Deux membres importants du FOMC (Federal Open Market Committee), qui se sont exprimés vendredi une fois les chiffres de l’emploi connus, n’ont pas souhaité lever cette ambiguïté. John Williams, le Président de la Fed de New York, a déclaré qu’il n’était pas prêt à dire de combien les taux directeurs devraient baisser en septembre tandis que Christian Waller, un Gouverneur de la Fed, pense qu’il est « important » de commencer la baisse des taux en septembre, ajoutant qu’il défendrait l’idée de baisses plus agressives si elles sont justifiées, c’est-à-dire si les indicateurs traduisent une « détérioration significative de l’emploi ».
Réaffirmer que les décisions « dépendront des données économiques » lorsque ces données ne permettent pas de trancher n’est pas une position très confortable.
Avant la réunion de politique monétaire du 18 septembre, les officiels de la Fed auront peu d’occasion de rectifier le tir afin de s’assurer que ce qui pourrait bien être la baisse de taux la plus anticipée de la galaxie n’entraîne pas des réactions extrêmes sur les marchés.
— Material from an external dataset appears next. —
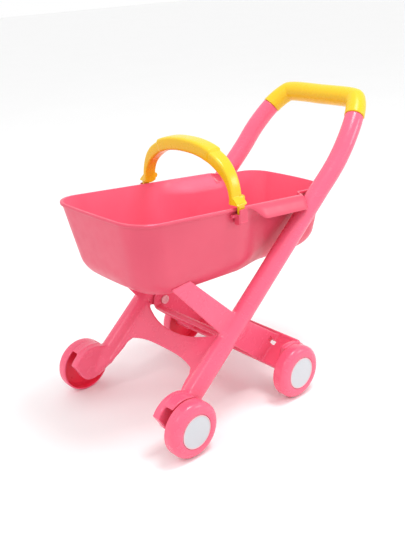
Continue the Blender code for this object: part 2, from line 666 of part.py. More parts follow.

Volatilité des anticipations
La réaction initiale des marchés à terme a été de considérer que le rapport sur l’emploi traduit un refroidissement du marché du travail qui justifierait une baisse de 50pb à l’issue de la réunion du 18 septembre (la probabilité s’est inscrite à 51 % contre 30 % une semaine auparavant) mais la volatilité est restée très élevée et, après les déclarations de deux membres du FOMC, la probabilité implicite a reflué pour le reste de la séance pour terminer à 30 % (cf graphique 2 dans le document joint).
La publication des indices de prix à la consommation et la production les 11 et 12 septembre sera sans doute une autre source de volatilité. Compte tenu de la fébrilité actuelle, il n’est même pas certain que des données confirmant la récente tendance au ralentissement de l’inflation permettent la stabilisation des anticipations de baisse des taux directeurs. Les investisseurs ont bien compris une chose : c’est l’activité, et non plus l’inflation, qui déterminera le rythme de l’assouplissement.
La Banque du Canada a peut-être trouvé la bonne façon d’exprimer cette idée. La déclaration préliminaire qui a accompagné l’annonce le 4 septembre d’une troisième baisse consécutive de 25pb de son taux directeur précise que cette décision repose sur deux grandes considérations. Premièrement, l’inflation globale et l’inflation fondamentale ont toutes deux continué de baisser comme prévu ; deuxièmement, avec l’inflation qui continue de se rapprocher de la cible, il faut que la croissance économique s’accélère pour absorber l’offre excédentaire dans l’économie. C’est important pour que l’inflation puisse retourner à la cible de 2 % et y rester ».
Le Gouverneur a précisé qu’il envisageait des baisses supplémentaires et que des scénarios qui justifieraient des baisses de 50pb ont été discutés.
Alors que la situation conjoncturelle des deux pays présente des similitudes, la Fed pourrait peut-être s’inspirer de la BoC. En parlant du risque d’une politique monétaire qui deviendrait trop restrictive parce que les taux réels vont mécaniquement monter du fait du repli de l’inflation, Mary Daly a exprimé la même idée (il faut soutenir la croissance à ce stade du cycle) et, peut-être, montré le chemin.
La vie est plus facile à Francfort qu’à Washington
En ayant initié la baisse de ses taux directeurs en juin, contre l’avis de certains membres, la Banque centrale européenne (BCE) n’est pas confrontée aux mêmes interrogations sur le rythme à adopter. Une baisse de 25pb est presque totalement anticipée à l’issue de la réunion de jeudi 12 septembre et la voix des faucons est moins audible alors que l’inflation et les salaires ont ralenti. Rassurons les membres de la Fed, les anticipations concernant la décision de la BCE en décembre sont volatiles.